- _AIM OF THE TASK_
Make an exact copy of all the data.

- _INFORMATION SHOWN_
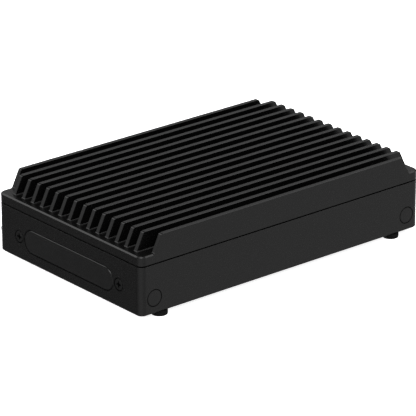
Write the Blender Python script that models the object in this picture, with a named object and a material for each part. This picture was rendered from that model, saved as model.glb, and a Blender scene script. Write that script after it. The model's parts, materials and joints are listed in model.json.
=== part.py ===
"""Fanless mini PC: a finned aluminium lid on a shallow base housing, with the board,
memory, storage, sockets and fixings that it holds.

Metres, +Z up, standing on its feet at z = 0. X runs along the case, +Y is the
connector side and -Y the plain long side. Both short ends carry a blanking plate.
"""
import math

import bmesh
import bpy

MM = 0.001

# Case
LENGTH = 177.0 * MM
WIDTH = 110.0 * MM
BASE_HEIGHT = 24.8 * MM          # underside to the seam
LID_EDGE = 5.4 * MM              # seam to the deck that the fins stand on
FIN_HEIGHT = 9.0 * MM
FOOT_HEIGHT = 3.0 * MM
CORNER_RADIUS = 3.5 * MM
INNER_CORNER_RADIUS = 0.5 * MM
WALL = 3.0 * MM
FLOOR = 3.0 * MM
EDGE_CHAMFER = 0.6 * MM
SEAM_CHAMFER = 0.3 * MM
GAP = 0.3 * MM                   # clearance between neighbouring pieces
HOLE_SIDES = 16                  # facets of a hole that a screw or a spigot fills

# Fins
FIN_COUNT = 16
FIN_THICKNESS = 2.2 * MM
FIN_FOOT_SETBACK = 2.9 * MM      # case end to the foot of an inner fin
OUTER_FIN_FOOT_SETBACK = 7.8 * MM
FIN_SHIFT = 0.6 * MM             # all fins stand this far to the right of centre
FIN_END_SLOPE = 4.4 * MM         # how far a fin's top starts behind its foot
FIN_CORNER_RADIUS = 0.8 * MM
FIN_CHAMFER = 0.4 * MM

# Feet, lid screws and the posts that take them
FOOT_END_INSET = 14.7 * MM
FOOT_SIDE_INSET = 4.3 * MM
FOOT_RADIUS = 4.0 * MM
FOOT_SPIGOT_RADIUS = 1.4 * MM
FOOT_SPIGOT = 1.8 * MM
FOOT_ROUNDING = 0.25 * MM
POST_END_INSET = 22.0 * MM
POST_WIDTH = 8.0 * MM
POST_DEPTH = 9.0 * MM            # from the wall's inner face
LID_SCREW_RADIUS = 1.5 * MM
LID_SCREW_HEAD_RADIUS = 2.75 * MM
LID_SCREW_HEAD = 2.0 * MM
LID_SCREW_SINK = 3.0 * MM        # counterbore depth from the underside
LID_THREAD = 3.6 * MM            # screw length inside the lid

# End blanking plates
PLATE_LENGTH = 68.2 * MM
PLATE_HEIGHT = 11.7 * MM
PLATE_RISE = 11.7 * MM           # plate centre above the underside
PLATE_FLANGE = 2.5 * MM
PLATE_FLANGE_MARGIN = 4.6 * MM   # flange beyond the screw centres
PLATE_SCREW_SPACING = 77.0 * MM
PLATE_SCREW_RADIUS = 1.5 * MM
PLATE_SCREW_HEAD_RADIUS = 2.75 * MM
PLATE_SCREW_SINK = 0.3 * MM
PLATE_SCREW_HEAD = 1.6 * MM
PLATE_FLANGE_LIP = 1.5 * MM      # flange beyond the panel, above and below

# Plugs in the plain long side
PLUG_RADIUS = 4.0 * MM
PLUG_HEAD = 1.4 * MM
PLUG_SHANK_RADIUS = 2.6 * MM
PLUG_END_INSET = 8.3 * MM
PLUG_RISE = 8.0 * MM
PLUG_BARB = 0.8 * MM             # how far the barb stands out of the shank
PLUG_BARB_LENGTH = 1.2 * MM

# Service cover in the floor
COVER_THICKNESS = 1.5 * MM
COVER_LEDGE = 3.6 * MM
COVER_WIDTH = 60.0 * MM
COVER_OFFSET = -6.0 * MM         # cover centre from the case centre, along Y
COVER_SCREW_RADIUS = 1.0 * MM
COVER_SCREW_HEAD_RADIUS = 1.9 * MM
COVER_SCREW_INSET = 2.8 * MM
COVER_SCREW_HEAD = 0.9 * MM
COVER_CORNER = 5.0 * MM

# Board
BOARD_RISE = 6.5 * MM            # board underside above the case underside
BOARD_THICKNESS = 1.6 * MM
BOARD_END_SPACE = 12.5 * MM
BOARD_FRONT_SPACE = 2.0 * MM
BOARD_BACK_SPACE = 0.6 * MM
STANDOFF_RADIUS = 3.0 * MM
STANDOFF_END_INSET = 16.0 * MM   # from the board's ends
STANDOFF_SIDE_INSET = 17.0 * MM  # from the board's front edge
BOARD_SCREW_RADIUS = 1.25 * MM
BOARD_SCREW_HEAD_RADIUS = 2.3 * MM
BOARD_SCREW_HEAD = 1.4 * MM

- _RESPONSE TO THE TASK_
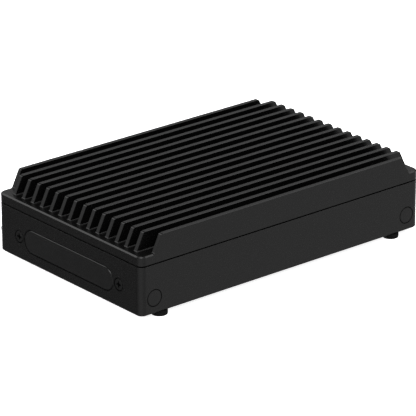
Write the Blender Python script that models the object in this picture, with a named object and a material for each part. This picture was rendered from that model, saved as model.glb, and a Blender scene script. Write that script after it. The model's parts, materials and joints are listed in model.json.
=== part.py ===
"""Fanless mini PC: a finned aluminium lid on a shallow base housing, with the board,
memory, storage, sockets and fixings that it holds.

Metres, +Z up, standing on its feet at z = 0. X runs along the case, +Y is the
connector side and -Y the plain long side. Both short ends carry a blanking plate.
"""
import math

import bmesh
import bpy

MM = 0.001

# Case
LENGTH = 177.0 * MM
WIDTH = 110.0 * MM
BASE_HEIGHT = 24.8 * MM          # underside to the seam
LID_EDGE = 5.4 * MM              # seam to the deck that the fins stand on
FIN_HEIGHT = 9.0 * MM
FOOT_HEIGHT = 3.0 * MM
CORNER_RADIUS = 3.5 * MM
INNER_CORNER_RADIUS = 0.5 * MM
WALL = 3.0 * MM
FLOOR = 3.0 * MM
EDGE_CHAMFER = 0.6 * MM
SEAM_CHAMFER = 0.3 * MM
GAP = 0.3 * MM                   # clearance between neighbouring pieces
HOLE_SIDES = 16                  # facets of a hole that a screw or a spigot fills

# Fins
FIN_COUNT = 16
FIN_THICKNESS = 2.2 * MM
FIN_FOOT_SETBACK = 2.9 * MM      # case end to the foot of an inner fin
OUTER_FIN_FOOT_SETBACK = 7.8 * MM
FIN_SHIFT = 0.6 * MM             # all fins stand this far to the right of centre
FIN_END_SLOPE = 4.4 * MM         # how far a fin's top starts behind its foot
FIN_CORNER_RADIUS = 0.8 * MM
FIN_CHAMFER = 0.4 * MM

# Feet, lid screws and the posts that take them
FOOT_END_INSET = 14.7 * MM
FOOT_SIDE_INSET = 4.3 * MM
FOOT_RADIUS = 4.0 * MM
FOOT_SPIGOT_RADIUS = 1.4 * MM
FOOT_SPIGOT = 1.8 * MM
FOOT_ROUNDING = 0.25 * MM
POST_END_INSET = 22.0 * MM
POST_WIDTH = 8.0 * MM
POST_DEPTH = 9.0 * MM            # from the wall's inner face
LID_SCREW_RADIUS = 1.5 * MM
LID_SCREW_HEAD_RADIUS = 2.75 * MM
LID_SCREW_HEAD = 2.0 * MM
LID_SCREW_SINK = 3.0 * MM        # counterbore depth from the underside
LID_THREAD = 3.6 * MM            # screw length inside the lid

# End blanking plates
PLATE_LENGTH = 68.2 * MM
PLATE_HEIGHT = 11.7 * MM
PLATE_RISE = 11.7 * MM           # plate centre above the underside
PLATE_FLANGE = 2.5 * MM
PLATE_FLANGE_MARGIN = 4.6 * MM   # flange beyond the screw centres
PLATE_SCREW_SPACING = 77.0 * MM
PLATE_SCREW_RADIUS = 1.5 * MM
PLATE_SCREW_HEAD_RADIUS = 2.75 * MM
PLATE_SCREW_SINK = 0.3 * MM
PLATE_SCREW_HEAD = 1.6 * MM
PLATE_FLANGE_LIP = 1.5 * MM      # flange beyond the panel, above and below

# Plugs in the plain long side
PLUG_RADIUS = 4.0 * MM
PLUG_HEAD = 1.4 * MM
PLUG_SHANK_RADIUS = 2.6 * MM
PLUG_END_INSET = 8.3 * MM
PLUG_RISE = 8.0 * MM
PLUG_BARB = 0.8 * MM             # how far the barb stands out of the shank
PLUG_BARB_LENGTH = 1.2 * MM

# Service cover in the floor
COVER_THICKNESS = 1.5 * MM
COVER_LEDGE = 3.6 * MM
COVER_WIDTH = 60.0 * MM
COVER_OFFSET = -6.0 * MM         # cover centre from the case centre, along Y
COVER_SCREW_RADIUS = 1.0 * MM
COVER_SCREW_HEAD_RADIUS = 1.9 * MM
COVER_SCREW_INSET = 2.8 * MM
COVER_SCREW_HEAD = 0.9 * MM
COVER_CORNER = 5.0 * MM

# Board
BOARD_RISE = 6.5 * MM            # board underside above the case underside
BOARD_THICKNESS = 1.6 * MM
BOARD_END_SPACE = 12.5 * MM
BOARD_FRONT_SPACE = 2.0 * MM
BOARD_BACK_SPACE = 0.6 * MM
STANDOFF_RADIUS = 3.0 * MM
STANDOFF_END_INSET = 16.0 * MM   # from the board's ends
STANDOFF_SIDE_INSET = 17.0 * MM  # from the board's front edge
BOARD_SCREW_RADIUS = 1.25 * MM
BOARD_SCREW_HEAD_RADIUS = 2.3 * MM
BOARD_SCREW_HEAD = 1.4 * MM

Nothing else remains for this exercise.